How long do you keep daily reports?

Keep daily reports at least through the claim window and the applicable statute of limitations and repose, which run for years after substantial completion and vary by jurisdiction and contract. A reasonable default is the life of the project plus the longest of contract retention, the statute, and the warranty period. Confirm the actual numbers with your contract and counsel.

What is the difference between a daily report and a daily log?

A daily report and a daily log are the same document under different names, also called a daily field report or superintendent's log. Both are the contemporaneous record of manpower, work performed, conditions, deliveries, inspections, delays, safety, and photos for one day. What matters is not the name but that it is specific and written the same day.

How do you document a delay on the daily report?

Record the delay the day it happens with four things: the cause, who or what caused it, the duration, and the impact on the work. Tie the idled crew to the manpower field and the affected scope to the work-performed field on the same daily. A delay not recorded the day it occurred is nearly impossible to claim later.
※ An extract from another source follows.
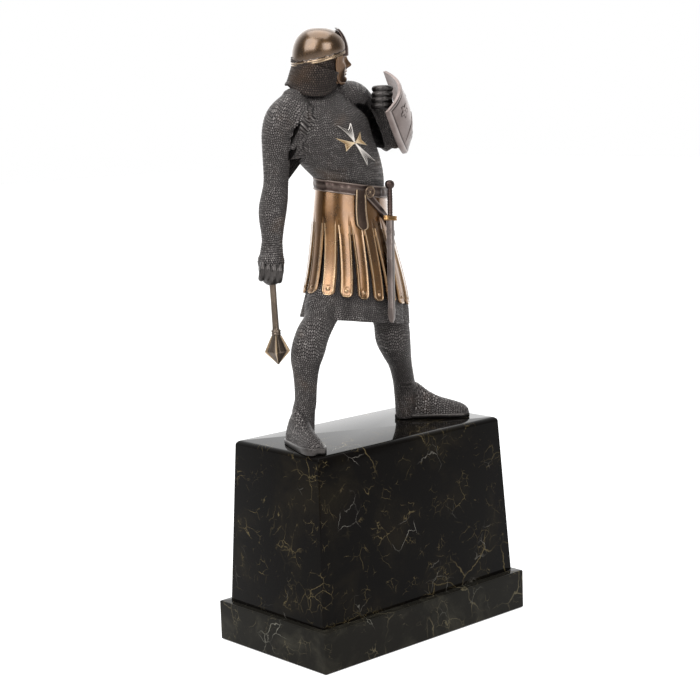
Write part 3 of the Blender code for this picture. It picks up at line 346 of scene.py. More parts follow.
# %% Shader helpers
class Nodes:
    """A short hand for building one material's node tree."""

    def __init__(self, name):
        self.material = bpy.data.materials.new(name)
        self.material.use_nodes = True
        self.tree = self.material.node_tree
        self.shader = self.tree.nodes["Principled BSDF"]

    def add(self, kind, **values):
        """A node of one kind with its plain properties set."""
        node = self.tree.nodes.new(kind)
        for key, value in values.items():
            setattr(node, key, value)
        return node

    def put(self, socket, value):
        """Set a socket's constant, or link an output to it."""
        if isinstance(value, bpy.types.NodeSocket):
            self.tree.links.new(value, socket)
        else:
            socket.default_value = value

    def math(self, operation, a, b=0.0, clamp=False):
        """One arithmetic step on two values."""
        node = self.add("ShaderNodeMath", operation=operation, use_clamp=clamp)
        self.put(node.inputs[0], a)
        self.put(node.inputs[1], b)
        return node.outputs[0]

    def remap(self, value, low, high, new_low=0.0, new_high=1.0):
        """A smooth step of the value from one range to another."""
        node = self.add("ShaderNodeMapRange", interpolation_type="SMOOTHSTEP")
        for socket, number in zip(node.inputs[:5], (value, low, high, new_low, new_high)):
            self.put(socket, number)
        return node.outputs[0]

    def mix(self, factor, a, b):
        """Two colours mixed: a at factor 0, b at factor 1."""
        node = self.add("ShaderNodeMix", data_type="RGBA", blend_type="MIX")
        self.put(node.inputs[0], factor)
        self.put(node.inputs[6], a)
        self.put(node.inputs[7], b)
        return node.outputs[2]

    def place(self):
        """The object's own coordinates."""
        return self.add("ShaderNodeTexCoord").outputs["Object"]

    def noise(self, scale, detail=3.0, rough=0.55, vector=None):
        """Noise in object space."""
        node = self.add("ShaderNodeTexNoise")
        self.put(node.inputs["Vector"], self.place() if vector is None else vector)
        self.put(node.inputs["Scale"], scale)
        self.put(node.inputs["Detail"], detail)
        self.put(node.inputs["Roughness"], rough)
        return node.outputs["Fac"]

    def attribute(self, name, output="Fac"):
        """A value that the mesh carries."""
        return self.add("ShaderNodeAttribute", attribute_name=name).outputs[output]

    def bump(self, height, strength, distance):
        """A normal bent by a height."""
        node = self.add("ShaderNodeBump")
        self.put(node.inputs["Height"], height)
        self.put(node.inputs["Strength"], strength)
        self.put(node.inputs["Distance"], distance)
        return node.outputs[0]

    def finish(self, colour, roughness, metallic=1.0, normal=None, **constants):
        """The shader's colour, gloss, metal and other constants, and the finished material."""
        self.put(self.shader.inputs["Base Color"], colour)
        self.put(self.shader.inputs["Roughness"], roughness)
        self.shader.inputs["Metallic"].default_value = metallic
        if normal is not None:
            self.put(self.shader.inputs["Normal"], normal)
        for key, value in constants.items():
            self.shader.inputs[key.replace("_", " ")].default_value = value
        return self.material


def ring_cells(nodes):
    """Each ring's wire and a random number of its own.

    The wire is high where the distance from the cell's middle is near the ring's radius, and every
    second row leans the other way, as real mail does. The number comes from the cell's whole-number
    place in the grid.
    """
    mail = nodes.attribute("mail", "Vector")
    parts = nodes.add("ShaderNodeSeparateXYZ")
    nodes.put(parts.inputs[0], mail)
    across, along = parts.outputs[0], parts.outputs[1]
    row = nodes.math("FLOOR", along)
    odd = nodes.math("MODULO", nodes.math("ABSOLUTE", row), 2.0)
    shifted = nodes.math("ADD", across, nodes.math("MULTIPLY", odd, 0.5))
    g = nodes.math("SUBTRACT", nodes.math("FRACT", shifted), 0.5)
    f = nodes.math("SUBTRACT", nodes.math("FRACT", along), 0.5)
    square = nodes.math("ADD", nodes.math("MULTIPLY", g, g), nodes.math("MULTIPLY", f, f))
    away = nodes.math("ABSOLUTE", nodes.math("SUBTRACT", nodes.math("SQRT", square), 0.31))
    wire = nodes.remap(away, 0.02, 0.19, 1.0, 0.0)
    side = nodes.math("SUBTRACT", nodes.math("MULTIPLY", odd, 2.0), 1.0)
    leaned = nodes.math("ADD", wire, nodes.math("MULTIPLY", nodes.math("MULTIPLY", g, side), 0.8))
    cell = nodes.add("ShaderNodeCombineXYZ")
    nodes.put(cell.inputs[0], nodes.math("FLOOR", shifted))
    nodes.put(cell.inputs[1], row)
    chance = nodes.add("ShaderNodeTexWhiteNoise", noise_dimensions="3D")
    nodes.put(chance.inputs["Vector"], cell.outputs[0])
    return leaned, chance.outputs["Value"]


def mail_bronze(name, dark, mid, light, brown, browned=0.35):
    """Dark patinated mail: hollows nearly black, crests rubbed grey as wear and lit by a painted glint
    that differs from ring to ring.
    """
    nodes = Nodes(name)
    ring, chance = ring_cells(nodes)
    crest = nodes.attribute("crest")
    height = nodes.math("ADD", nodes.math("MULTIPLY", crest, 0.6),
                        nodes.math("MULTIPLY", ring, 0.4))
    base = nodes.mix(nodes.remap(height, 0.15, 0.8), dark, mid)
    patch = nodes.remap(nodes.noise(34.0, 3.0), 0.52, 0.74)
    base = nodes.mix(nodes.math("MULTIPLY", patch, browned), base, brown)
    worn = nodes.remap(nodes.noise(70.0, 4.0), 0.3, 0.68, 0.35, 1.0)
    # Painted glint: each ring's random number scales how bright its crest turns, on top of the wear
    own = nodes.math("POWER", chance, 1.6)
    rub = nodes.math("MULTIPLY", nodes.remap(height, 0.42, 0.95),
                     nodes.math("MULTIPLY", worn, own), clamp=True)
    base = nodes.mix(rub, base, light)
    rough = nodes.remap(rub, 0.0, 1.0, 0.46, 0.30)
    normal = nodes.bump(ring, 0.6, 0.0006)
    return nodes.finish(base, rough, 0.8, normal)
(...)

Is a digital daily report better than paper?

A digital daily report beats paper on every axis except needing power, because it carries photo metadata, is searchable, and cannot be lost in a trailer fire. The real requirement on a data center with no signal is an offline-first tool that captures the log and photos locally and syncs later, so the record gets made where the work is.

What happens if you do not keep daily reports?

Without daily reports, a delay or change becomes a story you tell instead of a record you show, and claims fail on missing contemporaneous evidence. Some contracts make the daily a condition of payment or a claim, so a missing log can hold a pay application or waive a claim outright. Read the Division 01 requirement at the start of the job.

How do photos fit into the daily report?

Photos are the proof the words cannot carry, but only if each is tied to a location and a date. Shoot before, during, and after, because the before photo of a covered condition is often the only record it was ever right. Photos stranded on a phone with no location or link to the log are not part of the record.

How does the daily report support a T and M ticket?

The T and M ticket and the daily report are two records of the same extra labor and must agree. The ticket lists men, hours, equipment, and material for the change; the daily must show that headcount doing that work, in that area, on the same date. When they contradict each other, the change order is in trouble from your own records.